<<<<

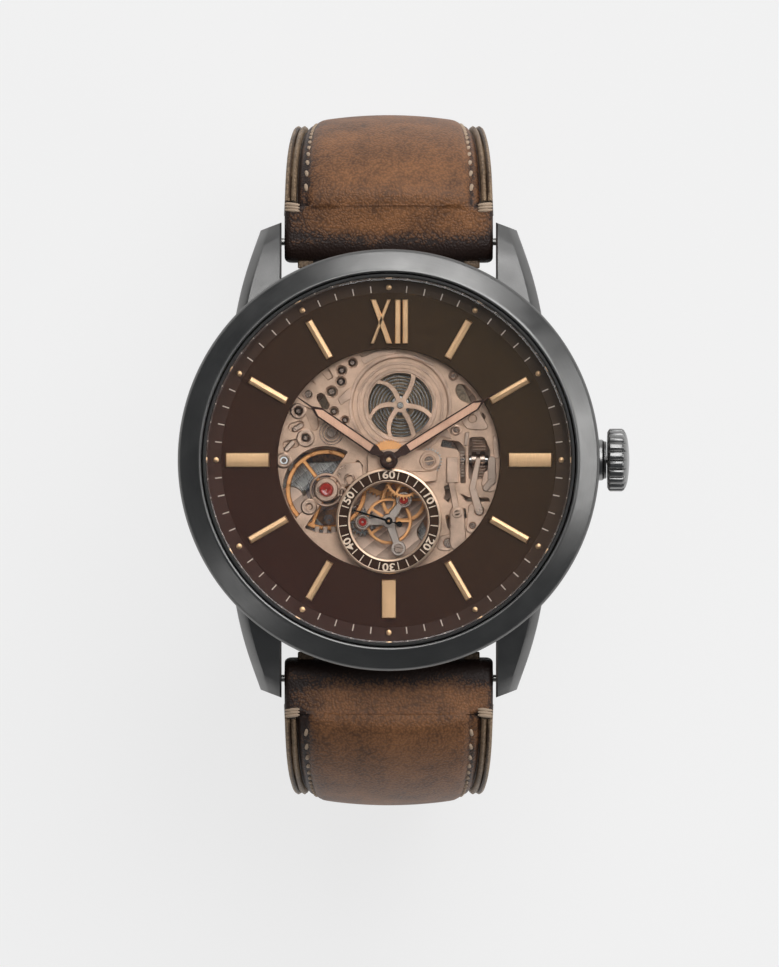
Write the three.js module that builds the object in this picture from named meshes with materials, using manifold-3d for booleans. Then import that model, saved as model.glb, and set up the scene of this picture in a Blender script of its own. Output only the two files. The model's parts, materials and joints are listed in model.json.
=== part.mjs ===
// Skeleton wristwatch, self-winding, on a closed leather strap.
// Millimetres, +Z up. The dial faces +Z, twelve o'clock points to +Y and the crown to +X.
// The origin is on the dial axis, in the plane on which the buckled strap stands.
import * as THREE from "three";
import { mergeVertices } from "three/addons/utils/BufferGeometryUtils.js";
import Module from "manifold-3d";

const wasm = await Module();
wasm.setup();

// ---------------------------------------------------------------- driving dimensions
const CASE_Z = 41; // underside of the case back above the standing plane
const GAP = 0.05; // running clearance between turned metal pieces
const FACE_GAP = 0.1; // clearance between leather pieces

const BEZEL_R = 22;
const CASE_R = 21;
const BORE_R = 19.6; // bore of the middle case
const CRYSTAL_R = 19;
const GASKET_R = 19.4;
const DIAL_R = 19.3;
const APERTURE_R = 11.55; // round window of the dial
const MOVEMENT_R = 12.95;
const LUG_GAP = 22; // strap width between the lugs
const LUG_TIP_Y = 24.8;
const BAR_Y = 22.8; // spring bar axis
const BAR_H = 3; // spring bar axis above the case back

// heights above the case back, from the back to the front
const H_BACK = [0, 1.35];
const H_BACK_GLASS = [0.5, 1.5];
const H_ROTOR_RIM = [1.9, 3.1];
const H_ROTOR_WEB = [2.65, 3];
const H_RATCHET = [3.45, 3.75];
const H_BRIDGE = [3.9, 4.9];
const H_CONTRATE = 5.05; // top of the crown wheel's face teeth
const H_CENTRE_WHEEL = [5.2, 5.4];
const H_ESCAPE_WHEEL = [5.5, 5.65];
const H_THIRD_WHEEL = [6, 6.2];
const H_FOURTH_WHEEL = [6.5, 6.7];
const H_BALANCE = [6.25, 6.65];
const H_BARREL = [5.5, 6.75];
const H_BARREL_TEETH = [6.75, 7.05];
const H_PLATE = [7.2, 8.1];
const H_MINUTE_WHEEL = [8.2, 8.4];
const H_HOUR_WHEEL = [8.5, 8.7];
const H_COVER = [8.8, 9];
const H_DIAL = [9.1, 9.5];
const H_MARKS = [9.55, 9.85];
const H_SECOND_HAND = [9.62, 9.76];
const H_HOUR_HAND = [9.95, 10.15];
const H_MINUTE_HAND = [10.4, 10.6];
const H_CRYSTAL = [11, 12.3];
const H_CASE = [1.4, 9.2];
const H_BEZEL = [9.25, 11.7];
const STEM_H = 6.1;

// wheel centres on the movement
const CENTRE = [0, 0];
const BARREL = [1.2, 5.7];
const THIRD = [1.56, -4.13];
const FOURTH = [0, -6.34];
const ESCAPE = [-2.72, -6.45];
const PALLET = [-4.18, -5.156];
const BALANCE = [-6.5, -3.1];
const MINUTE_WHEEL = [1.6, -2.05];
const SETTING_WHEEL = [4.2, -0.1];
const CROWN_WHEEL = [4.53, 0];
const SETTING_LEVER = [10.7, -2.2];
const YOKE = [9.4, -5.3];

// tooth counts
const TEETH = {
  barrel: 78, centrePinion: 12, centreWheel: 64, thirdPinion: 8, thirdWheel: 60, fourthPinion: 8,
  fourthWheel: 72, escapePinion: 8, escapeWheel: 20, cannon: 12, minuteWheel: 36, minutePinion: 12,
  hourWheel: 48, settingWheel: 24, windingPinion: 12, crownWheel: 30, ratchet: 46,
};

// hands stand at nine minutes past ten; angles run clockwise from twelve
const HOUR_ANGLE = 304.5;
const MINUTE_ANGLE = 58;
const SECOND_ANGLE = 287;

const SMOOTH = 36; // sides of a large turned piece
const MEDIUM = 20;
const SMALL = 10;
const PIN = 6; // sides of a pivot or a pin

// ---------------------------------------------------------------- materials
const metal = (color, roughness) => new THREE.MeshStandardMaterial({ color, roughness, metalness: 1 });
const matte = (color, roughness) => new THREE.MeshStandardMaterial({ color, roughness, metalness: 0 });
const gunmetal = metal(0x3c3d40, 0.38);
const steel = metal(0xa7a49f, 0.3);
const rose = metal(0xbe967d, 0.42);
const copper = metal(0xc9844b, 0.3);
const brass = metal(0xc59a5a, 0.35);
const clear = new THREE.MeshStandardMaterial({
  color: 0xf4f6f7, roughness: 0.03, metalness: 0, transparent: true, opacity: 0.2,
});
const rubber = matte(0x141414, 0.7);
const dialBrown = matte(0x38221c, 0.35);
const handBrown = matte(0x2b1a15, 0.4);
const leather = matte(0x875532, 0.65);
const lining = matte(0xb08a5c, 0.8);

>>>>

Write out the whole listing again. Match it word for word.

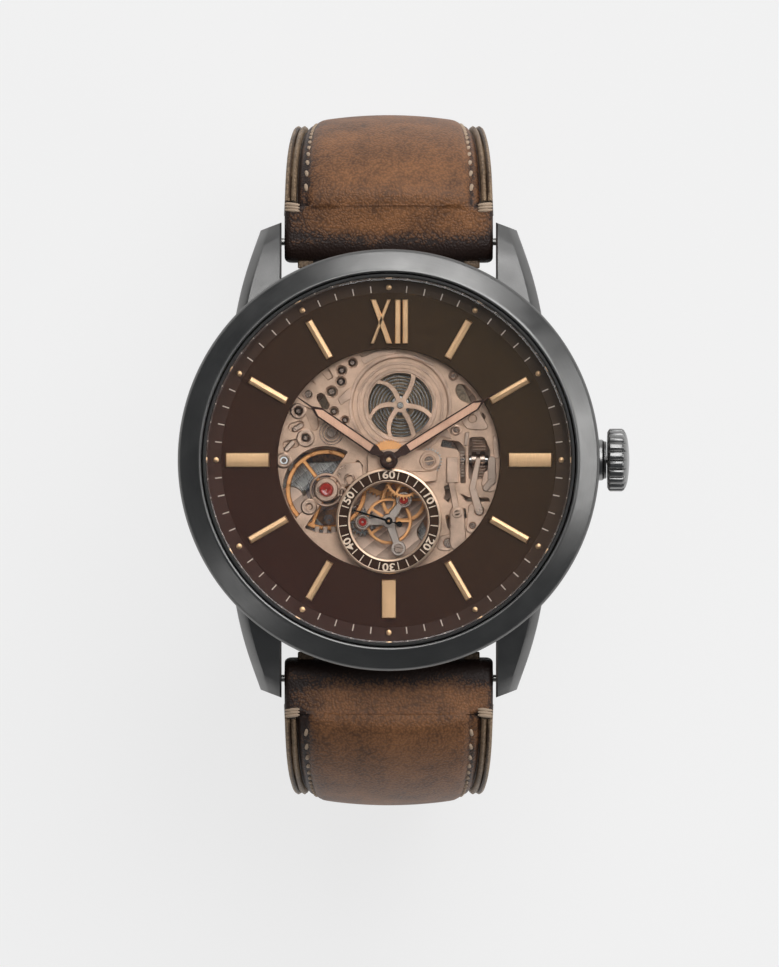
Write the three.js module that builds the object in this picture from named meshes with materials, using manifold-3d for booleans. Then import that model, saved as model.glb, and set up the scene of this picture in a Blender script of its own. Output only the two files. The model's parts, materials and joints are listed in model.json.
=== part.mjs ===
// Skeleton wristwatch, self-winding, on a closed leather strap.
// Millimetres, +Z up. The dial faces +Z, twelve o'clock points to +Y and the crown to +X.
// The origin is on the dial axis, in the plane on which the buckled strap stands.
import * as THREE from "three";
import { mergeVertices } from "three/addons/utils/BufferGeometryUtils.js";
import Module from "manifold-3d";

const wasm = await Module();
wasm.setup();

// ---------------------------------------------------------------- driving dimensions
const CASE_Z = 41; // underside of the case back above the standing plane
const GAP = 0.05; // running clearance between turned metal pieces
const FACE_GAP = 0.1; // clearance between leather pieces

const BEZEL_R = 22;
const CASE_R = 21;
const BORE_R = 19.6; // bore of the middle case
const CRYSTAL_R = 19;
const GASKET_R = 19.4;
const DIAL_R = 19.3;
const APERTURE_R = 11.55; // round window of the dial
const MOVEMENT_R = 12.95;
const LUG_GAP = 22; // strap width between the lugs
const LUG_TIP_Y = 24.8;
const BAR_Y = 22.8; // spring bar axis
const BAR_H = 3; // spring bar axis above the case back

// heights above the case back, from the back to the front
const H_BACK = [0, 1.35];
const H_BACK_GLASS = [0.5, 1.5];
const H_ROTOR_RIM = [1.9, 3.1];
const H_ROTOR_WEB = [2.65, 3];
const H_RATCHET = [3.45, 3.75];
const H_BRIDGE = [3.9, 4.9];
const H_CONTRATE = 5.05; // top of the crown wheel's face teeth
const H_CENTRE_WHEEL = [5.2, 5.4];
const H_ESCAPE_WHEEL = [5.5, 5.65];
const H_THIRD_WHEEL = [6, 6.2];
const H_FOURTH_WHEEL = [6.5, 6.7];
const H_BALANCE = [6.25, 6.65];
const H_BARREL = [5.5, 6.75];
const H_BARREL_TEETH = [6.75, 7.05];
const H_PLATE = [7.2, 8.1];
const H_MINUTE_WHEEL = [8.2, 8.4];
const H_HOUR_WHEEL = [8.5, 8.7];
const H_COVER = [8.8, 9];
const H_DIAL = [9.1, 9.5];
const H_MARKS = [9.55, 9.85];
const H_SECOND_HAND = [9.62, 9.76];
const H_HOUR_HAND = [9.95, 10.15];
const H_MINUTE_HAND = [10.4, 10.6];
const H_CRYSTAL = [11, 12.3];
const H_CASE = [1.4, 9.2];
const H_BEZEL = [9.25, 11.7];
const STEM_H = 6.1;

// wheel centres on the movement
const CENTRE = [0, 0];
const BARREL = [1.2, 5.7];
const THIRD = [1.56, -4.13];
const FOURTH = [0, -6.34];
const ESCAPE = [-2.72, -6.45];
const PALLET = [-4.18, -5.156];
const BALANCE = [-6.5, -3.1];
const MINUTE_WHEEL = [1.6, -2.05];
const SETTING_WHEEL = [4.2, -0.1];
const CROWN_WHEEL = [4.53, 0];
const SETTING_LEVER = [10.7, -2.2];
const YOKE = [9.4, -5.3];

// tooth counts
const TEETH = {
  barrel: 78, centrePinion: 12, centreWheel: 64, thirdPinion: 8, thirdWheel: 60, fourthPinion: 8,
  fourthWheel: 72, escapePinion: 8, escapeWheel: 20, cannon: 12, minuteWheel: 36, minutePinion: 12,
  hourWheel: 48, settingWheel: 24, windingPinion: 12, crownWheel: 30, ratchet: 46,
};

// hands stand at nine minutes past ten; angles run clockwise from twelve
const HOUR_ANGLE = 304.5;
const MINUTE_ANGLE = 58;
const SECOND_ANGLE = 287;

const SMOOTH = 36; // sides of a large turned piece
const MEDIUM = 20;
const SMALL = 10;
const PIN = 6; // sides of a pivot or a pin

// ---------------------------------------------------------------- materials
const metal = (color, roughness) => new THREE.MeshStandardMaterial({ color, roughness, metalness: 1 });
const matte = (color, roughness) => new THREE.MeshStandardMaterial({ color, roughness, metalness: 0 });
const gunmetal = metal(0x3c3d40, 0.38);
const steel = metal(0xa7a49f, 0.3);
const rose = metal(0xbe967d, 0.42);
const copper = metal(0xc9844b, 0.3);
const brass = metal(0xc59a5a, 0.35);
const clear = new THREE.MeshStandardMaterial({
  color: 0xf4f6f7, roughness: 0.03, metalness: 0, transparent: true, opacity: 0.2,
});
const rubber = matte(0x141414, 0.7);
const dialBrown = matte(0x38221c, 0.35);
const handBrown = matte(0x2b1a15, 0.4);
const leather = matte(0x875532, 0.65);
const lining = matte(0xb08a5c, 0.8);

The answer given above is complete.